- Task:
Pick out the lines below that contain the string "from" and copy them all.

- Recorded data:

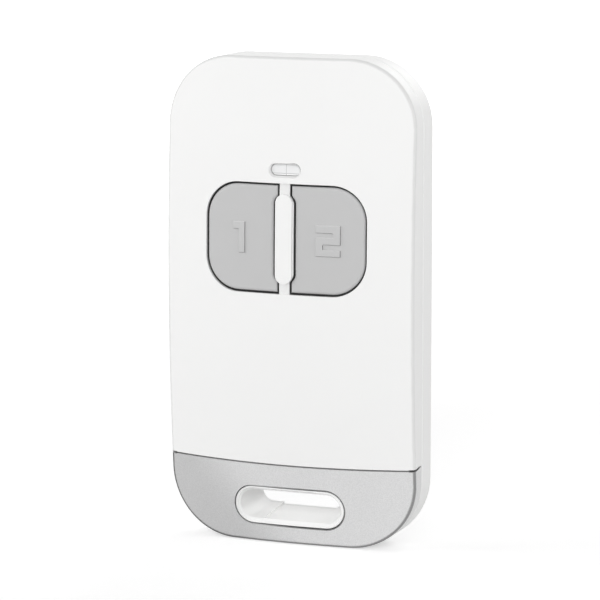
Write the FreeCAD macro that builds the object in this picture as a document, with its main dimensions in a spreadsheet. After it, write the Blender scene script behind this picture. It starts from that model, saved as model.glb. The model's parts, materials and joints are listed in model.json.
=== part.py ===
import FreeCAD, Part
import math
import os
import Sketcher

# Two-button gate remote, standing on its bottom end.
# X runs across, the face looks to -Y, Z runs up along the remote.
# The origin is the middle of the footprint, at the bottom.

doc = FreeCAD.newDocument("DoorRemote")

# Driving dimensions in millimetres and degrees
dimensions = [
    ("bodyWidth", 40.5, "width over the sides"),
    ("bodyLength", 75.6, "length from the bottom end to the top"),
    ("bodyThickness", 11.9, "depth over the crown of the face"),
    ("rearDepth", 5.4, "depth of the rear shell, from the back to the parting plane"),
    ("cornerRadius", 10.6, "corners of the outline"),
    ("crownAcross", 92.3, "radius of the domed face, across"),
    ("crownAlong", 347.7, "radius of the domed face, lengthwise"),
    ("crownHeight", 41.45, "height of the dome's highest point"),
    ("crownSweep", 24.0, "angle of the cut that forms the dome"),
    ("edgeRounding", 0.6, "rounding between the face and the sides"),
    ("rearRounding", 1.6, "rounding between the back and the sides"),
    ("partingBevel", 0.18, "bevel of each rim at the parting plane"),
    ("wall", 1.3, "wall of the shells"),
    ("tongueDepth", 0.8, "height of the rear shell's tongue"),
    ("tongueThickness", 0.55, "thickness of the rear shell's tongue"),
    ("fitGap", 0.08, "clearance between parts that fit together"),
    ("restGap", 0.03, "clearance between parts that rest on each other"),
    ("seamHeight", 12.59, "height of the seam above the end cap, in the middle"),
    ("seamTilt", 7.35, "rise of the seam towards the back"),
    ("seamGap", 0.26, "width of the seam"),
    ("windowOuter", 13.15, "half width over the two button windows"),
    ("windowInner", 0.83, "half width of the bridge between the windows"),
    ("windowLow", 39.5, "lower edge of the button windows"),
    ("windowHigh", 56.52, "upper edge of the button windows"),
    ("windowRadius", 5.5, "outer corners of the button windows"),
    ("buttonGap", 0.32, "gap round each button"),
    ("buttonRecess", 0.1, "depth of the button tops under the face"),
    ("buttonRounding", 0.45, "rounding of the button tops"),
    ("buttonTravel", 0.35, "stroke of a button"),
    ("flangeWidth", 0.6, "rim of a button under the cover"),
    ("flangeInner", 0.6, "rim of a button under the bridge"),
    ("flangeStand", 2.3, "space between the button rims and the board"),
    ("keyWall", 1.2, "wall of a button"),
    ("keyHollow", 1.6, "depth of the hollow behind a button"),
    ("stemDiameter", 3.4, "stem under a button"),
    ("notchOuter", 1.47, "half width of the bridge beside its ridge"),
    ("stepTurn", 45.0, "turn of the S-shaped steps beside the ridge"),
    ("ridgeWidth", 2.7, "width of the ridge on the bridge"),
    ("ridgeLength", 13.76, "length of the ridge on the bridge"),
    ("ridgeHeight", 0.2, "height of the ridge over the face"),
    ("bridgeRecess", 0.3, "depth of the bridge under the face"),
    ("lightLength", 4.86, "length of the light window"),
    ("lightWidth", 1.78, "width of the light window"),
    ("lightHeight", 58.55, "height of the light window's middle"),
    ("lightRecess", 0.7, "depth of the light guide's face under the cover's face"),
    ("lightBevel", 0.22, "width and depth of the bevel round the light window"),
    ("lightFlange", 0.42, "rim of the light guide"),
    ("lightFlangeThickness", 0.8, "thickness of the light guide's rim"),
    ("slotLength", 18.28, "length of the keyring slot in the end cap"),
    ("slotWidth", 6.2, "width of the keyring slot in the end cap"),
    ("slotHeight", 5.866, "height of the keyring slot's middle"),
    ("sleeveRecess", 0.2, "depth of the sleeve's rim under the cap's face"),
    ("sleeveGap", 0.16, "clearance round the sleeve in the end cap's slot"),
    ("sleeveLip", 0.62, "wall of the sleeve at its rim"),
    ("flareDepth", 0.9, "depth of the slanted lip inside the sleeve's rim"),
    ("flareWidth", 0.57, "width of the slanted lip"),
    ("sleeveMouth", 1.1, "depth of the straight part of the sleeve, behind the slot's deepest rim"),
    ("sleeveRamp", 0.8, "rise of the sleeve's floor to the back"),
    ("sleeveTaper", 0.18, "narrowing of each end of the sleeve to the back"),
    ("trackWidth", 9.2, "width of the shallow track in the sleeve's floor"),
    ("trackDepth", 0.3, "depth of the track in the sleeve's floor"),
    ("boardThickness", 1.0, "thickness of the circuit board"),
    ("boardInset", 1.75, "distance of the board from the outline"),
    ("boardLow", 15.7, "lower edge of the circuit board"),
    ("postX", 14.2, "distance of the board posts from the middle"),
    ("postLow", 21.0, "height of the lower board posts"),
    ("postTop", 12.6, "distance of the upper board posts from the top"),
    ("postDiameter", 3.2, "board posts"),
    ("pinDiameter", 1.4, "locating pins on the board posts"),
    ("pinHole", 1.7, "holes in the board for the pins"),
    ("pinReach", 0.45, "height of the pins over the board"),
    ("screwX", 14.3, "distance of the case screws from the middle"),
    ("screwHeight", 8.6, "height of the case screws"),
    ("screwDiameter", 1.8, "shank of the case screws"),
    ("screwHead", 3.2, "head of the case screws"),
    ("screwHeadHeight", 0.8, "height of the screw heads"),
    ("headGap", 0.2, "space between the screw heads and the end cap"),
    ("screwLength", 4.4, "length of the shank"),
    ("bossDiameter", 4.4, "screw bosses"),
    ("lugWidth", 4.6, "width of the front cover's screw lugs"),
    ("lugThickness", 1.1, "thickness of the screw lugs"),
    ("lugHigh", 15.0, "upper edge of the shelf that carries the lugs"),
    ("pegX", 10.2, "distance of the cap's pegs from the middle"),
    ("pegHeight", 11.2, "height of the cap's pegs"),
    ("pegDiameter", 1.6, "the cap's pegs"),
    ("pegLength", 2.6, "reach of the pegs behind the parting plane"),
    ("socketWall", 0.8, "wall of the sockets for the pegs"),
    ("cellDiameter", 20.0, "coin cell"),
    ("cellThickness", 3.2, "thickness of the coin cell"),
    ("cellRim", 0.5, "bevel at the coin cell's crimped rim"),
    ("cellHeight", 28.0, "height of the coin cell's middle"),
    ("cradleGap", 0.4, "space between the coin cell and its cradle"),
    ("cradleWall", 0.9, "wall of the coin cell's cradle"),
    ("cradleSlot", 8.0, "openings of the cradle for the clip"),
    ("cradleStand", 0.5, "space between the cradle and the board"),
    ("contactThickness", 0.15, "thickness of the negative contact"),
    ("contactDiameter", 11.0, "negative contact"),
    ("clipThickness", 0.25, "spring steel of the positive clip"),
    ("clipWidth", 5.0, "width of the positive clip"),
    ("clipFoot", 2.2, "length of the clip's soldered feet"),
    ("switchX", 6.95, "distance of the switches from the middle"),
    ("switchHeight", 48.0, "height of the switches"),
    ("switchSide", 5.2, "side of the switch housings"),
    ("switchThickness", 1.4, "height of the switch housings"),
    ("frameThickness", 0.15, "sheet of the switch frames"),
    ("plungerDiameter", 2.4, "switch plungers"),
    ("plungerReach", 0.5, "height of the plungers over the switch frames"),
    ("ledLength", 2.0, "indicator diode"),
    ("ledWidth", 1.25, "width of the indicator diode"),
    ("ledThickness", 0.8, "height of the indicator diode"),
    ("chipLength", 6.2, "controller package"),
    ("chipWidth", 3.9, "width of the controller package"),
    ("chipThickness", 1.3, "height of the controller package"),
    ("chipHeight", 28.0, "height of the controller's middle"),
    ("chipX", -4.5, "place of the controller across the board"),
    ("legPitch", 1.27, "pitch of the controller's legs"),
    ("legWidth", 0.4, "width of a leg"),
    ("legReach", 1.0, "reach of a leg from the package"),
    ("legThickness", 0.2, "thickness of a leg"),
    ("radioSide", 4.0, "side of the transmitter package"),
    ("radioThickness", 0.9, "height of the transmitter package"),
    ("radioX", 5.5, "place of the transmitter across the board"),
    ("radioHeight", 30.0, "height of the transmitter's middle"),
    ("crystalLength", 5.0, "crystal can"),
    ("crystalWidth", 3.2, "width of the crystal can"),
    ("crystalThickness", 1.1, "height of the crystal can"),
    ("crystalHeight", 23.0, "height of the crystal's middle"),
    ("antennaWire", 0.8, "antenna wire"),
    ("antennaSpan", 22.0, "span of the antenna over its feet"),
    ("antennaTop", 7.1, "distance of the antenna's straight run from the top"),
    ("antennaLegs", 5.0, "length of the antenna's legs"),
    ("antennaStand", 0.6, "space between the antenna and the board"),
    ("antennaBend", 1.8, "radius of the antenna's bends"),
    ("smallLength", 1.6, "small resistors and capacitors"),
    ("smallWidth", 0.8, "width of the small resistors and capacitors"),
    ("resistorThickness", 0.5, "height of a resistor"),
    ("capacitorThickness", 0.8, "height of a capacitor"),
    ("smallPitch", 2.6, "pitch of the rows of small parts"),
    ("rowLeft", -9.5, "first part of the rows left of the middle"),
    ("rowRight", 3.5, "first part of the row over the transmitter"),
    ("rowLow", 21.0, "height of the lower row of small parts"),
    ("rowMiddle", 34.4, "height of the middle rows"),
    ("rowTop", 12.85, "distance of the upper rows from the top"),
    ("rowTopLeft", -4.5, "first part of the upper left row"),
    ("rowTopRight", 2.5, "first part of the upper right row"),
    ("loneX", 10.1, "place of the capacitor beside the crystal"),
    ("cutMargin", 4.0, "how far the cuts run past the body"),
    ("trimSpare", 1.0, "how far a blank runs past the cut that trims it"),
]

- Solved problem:
Write the FreeCAD macro that builds the object in this picture as a document, with its main dimensions in a spreadsheet. After it, write the Blender scene script behind this picture. It starts from that model, saved as model.glb. The model's parts, materials and joints are listed in model.json.
    ("bodyLength", 75.6, "length from the bottom end to the top"),
    ("rearDepth", 5.4, "depth of the rear shell, from the back to the parting plane"),
    ("boardInset", 1.75, "distance of the board from the outline"),
    ("postX", 14.2, "distance of the board posts from the middle"),
    ("postTop", 12.6, "distance of the upper board posts from the top"),
    ("screwX", 14.3, "distance of the case screws from the middle"),
    ("pegX", 10.2, "distance of the cap's pegs from the middle"),
    ("switchX", 6.95, "distance of the switches from the middle"),
    ("legReach", 1.0, "reach of a leg from the package"),
    ("antennaTop", 7.1, "distance of the antenna's straight run from the top"),
    ("rowTop", 12.85, "distance of the upper rows from the top"),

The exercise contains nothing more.